Conclusion: Subsequent reclassification and corroborative evidence of firm funding support treating the transaction as non-gratuitous (loan or firm asset), precluding application of section 56(2)(vii)(b).
Issue 4 - Application of relative-relationship exception to intra-firm/relative transactions
Legal framework: Section 56(2)(vii)(b) excludes certain transactions between relatives from taxation as gratuitous receipt; partnership firms constituted by relatives may fall within this exclusion depending on relationship and facts.
Precedent Treatment: The Tribunal relied on a coordinate-bench decision holding that transactions within relatives do not attract section 56(2)(vii)(b), applying the relative-relationship exception and the doctrine of substance over form.

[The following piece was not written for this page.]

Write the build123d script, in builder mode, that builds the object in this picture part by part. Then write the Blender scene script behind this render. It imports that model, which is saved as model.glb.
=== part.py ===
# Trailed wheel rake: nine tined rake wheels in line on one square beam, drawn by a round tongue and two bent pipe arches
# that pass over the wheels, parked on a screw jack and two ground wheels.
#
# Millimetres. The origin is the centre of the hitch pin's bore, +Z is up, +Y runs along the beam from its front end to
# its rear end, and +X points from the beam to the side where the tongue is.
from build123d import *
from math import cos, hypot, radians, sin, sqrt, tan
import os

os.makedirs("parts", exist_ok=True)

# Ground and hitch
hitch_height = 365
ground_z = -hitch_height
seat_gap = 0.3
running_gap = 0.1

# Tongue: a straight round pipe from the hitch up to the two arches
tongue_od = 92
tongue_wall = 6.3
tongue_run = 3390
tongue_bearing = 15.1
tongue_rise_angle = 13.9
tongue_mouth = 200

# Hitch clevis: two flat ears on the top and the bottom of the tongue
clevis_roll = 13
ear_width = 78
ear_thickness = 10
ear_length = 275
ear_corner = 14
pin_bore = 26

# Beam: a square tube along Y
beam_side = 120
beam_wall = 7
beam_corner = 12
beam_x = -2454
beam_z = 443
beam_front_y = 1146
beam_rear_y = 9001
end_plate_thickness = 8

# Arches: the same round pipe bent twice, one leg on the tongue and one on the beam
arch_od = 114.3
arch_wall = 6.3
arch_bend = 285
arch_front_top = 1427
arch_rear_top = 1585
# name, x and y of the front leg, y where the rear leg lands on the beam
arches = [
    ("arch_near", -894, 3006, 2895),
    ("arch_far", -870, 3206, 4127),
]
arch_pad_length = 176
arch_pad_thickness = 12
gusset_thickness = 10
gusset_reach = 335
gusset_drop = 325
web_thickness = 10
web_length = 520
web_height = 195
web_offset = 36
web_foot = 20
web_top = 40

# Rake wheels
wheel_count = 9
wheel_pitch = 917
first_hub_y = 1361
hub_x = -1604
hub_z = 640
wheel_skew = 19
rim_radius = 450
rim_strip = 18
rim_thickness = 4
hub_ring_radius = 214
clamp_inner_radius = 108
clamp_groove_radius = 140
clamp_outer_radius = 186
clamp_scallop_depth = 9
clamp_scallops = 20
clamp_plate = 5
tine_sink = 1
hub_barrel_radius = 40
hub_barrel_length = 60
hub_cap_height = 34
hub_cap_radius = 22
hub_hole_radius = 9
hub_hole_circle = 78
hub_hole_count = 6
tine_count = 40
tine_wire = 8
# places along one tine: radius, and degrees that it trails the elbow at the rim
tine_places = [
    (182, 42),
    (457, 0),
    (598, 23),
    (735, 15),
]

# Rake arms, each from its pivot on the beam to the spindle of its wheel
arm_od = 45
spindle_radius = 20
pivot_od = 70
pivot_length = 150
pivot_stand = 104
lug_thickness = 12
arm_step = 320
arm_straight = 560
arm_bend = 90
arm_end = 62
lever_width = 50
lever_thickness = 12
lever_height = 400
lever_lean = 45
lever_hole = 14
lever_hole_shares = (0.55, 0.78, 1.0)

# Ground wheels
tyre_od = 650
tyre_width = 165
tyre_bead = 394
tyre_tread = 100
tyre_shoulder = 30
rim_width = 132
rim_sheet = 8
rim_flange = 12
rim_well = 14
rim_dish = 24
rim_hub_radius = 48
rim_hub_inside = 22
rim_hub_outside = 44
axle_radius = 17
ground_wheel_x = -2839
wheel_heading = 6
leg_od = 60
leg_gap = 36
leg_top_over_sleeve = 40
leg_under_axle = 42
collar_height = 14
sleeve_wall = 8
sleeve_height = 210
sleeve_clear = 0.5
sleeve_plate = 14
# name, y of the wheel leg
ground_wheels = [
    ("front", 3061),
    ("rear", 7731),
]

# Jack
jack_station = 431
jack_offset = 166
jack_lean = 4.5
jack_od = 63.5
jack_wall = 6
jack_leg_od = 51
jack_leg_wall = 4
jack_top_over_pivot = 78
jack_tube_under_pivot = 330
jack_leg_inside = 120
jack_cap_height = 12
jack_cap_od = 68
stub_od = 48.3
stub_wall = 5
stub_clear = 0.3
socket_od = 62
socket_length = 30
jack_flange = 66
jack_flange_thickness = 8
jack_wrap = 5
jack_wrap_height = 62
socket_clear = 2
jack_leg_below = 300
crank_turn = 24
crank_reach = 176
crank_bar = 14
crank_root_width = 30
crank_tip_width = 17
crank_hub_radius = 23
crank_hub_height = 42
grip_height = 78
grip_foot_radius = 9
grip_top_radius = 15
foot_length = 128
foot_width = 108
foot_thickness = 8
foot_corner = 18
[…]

Interpretation and reasoning: The Court noted the firm was constituted by the partner and her relatives. Even if, arguendo, the transaction were a gift, transactions between relatives fall outside the scope of section 56(2)(vii)(b). The combination of family composition of the firm and documentary evidence negates the conclusion that a taxable gratuitous receipt occurred.
Ratio vs. Obiter: Ratio - where the firm is constituted by the partner and relatives, and the transaction is intra-relative, section 56(2)(vii)(b) does not apply to tax such transfers as income. Obiter - observations on interplay between partnership substance and relative exceptions in differing fact patterns.
Conclusion: Transactions involving a firm constituted by the partner and her relatives are excluded from section 56(2)(vii)(b); this supports the non-application of that provision on the facts.
Overall Conclusion (Cross-references)
Considering (i) firm funding evidenced by bank statements and balance-sheet asset classification, (ii) absence of requisite accounting entries being insufficient alone to infer gift (see Issue 2), (iii) subsequent rectification and possible loan characterization (Issue 3), and (iv) the firm's composition of relatives (Issue 4), the Court concluded that section 56(2)(vii)(b) was incorrectly invoked. The adjudication of the appellate authority deleting the addition under section 56(2)(vii)(b) is upheld as the ratio decidendi on these facts.